The first coda is the one I really want to focus on. It’s written as the personal, anonymous blog of the head writer for the TV show, Chronicles of Intrepid, from the moment right after he’s found out that when he writes a death scene for a character, someone really dies. It is an interesting meditation on writing, writer’s block, and feeling responsible to your characters to provide them a death (and a life) of worth. And underneath it all, the fact that maybe the universe itself may be a chaotic, essentially meaningless world, but that is all the more reason not to let the written universe be. Let me share with you a scene from the “blog,” which Nick, the writer, recounts a dream he had which all of his dead characters came back to talk to him:


NICK
Look, I get it, Finn. You’re unhappy with being dead. So am I. That’s why I am blocked!

FINN
You don't get it. None of us are pissed off at being dead.

REDSHIRT #4
I am!

FINN
(to REDSHIRT #4)
Not now, Davis!
(back to Nick)
None of us except for Davis are pissed off at being dead. Death happens. It happens to everyone. It’s going to happen to you. What we’re pissed about is that our deaths are so completely pointless. When you killed us off, Nick, it doesn't do anything for the story. It’s just a little jolt you give the viewers before the commercial break, and they've forgotten about it before the first Doritos ad fades off the screen. Our lives had meaning, Nick, if only to us. And you gave us really shitty deaths. Pointless, shitty deaths.

NICK
Shitty deaths happen all the time, Finn. People accidentally step in front of buses, or slip and crack their head on the toilet, or go jogging and get attacked by mountain lions. That’s life.

FINN
That’s your life, Nick. But you don't have anyone writing you, as far as you know. We do. It’s you. And when we die on the show, it’s because you've killed us off. Everyone dies. But we died how you decided we were going to die. And so far, you've decided we'd die because it’s easier than writing a dramatic moment whose response is earned in the writing. And you know it, Nick. (p. 266-67)

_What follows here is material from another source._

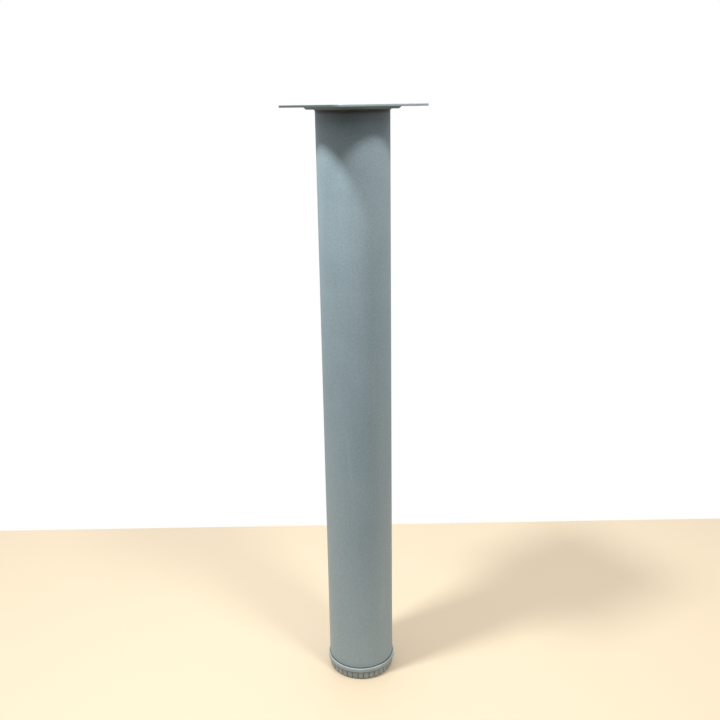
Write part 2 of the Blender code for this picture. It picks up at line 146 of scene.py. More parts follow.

As I was transposing this quote, there is something about that last moment (“but you don't have anyone writing you, as far as you know” [emphasis added]) which makes this coda, and perhaps this book, strike a chord with me. Don't those two themes often go hand in hand: the power of the author within the universe he or she has created, and the larger analogue of a controlling power in our own universe? These characters are rising up and doing what we ourselves cannot, questioning their creator (finding out for sure they have one and that he is a flawed senior script writer that may drink too much) and demanding that their deaths have meaning.

Since want to keep this blog away from the blatantly religious, I will open up the floor to you, dear reader. How much responsibility do you feel the writer has to his or her characters? If you are a writer, do you characters act in unexpected ways? When you kill them off, do you feel like you are actually killing them off? Do you feel like the writer-god of your universe, or do you feel more like you are the conduit for the narrative and your characters are talking to you?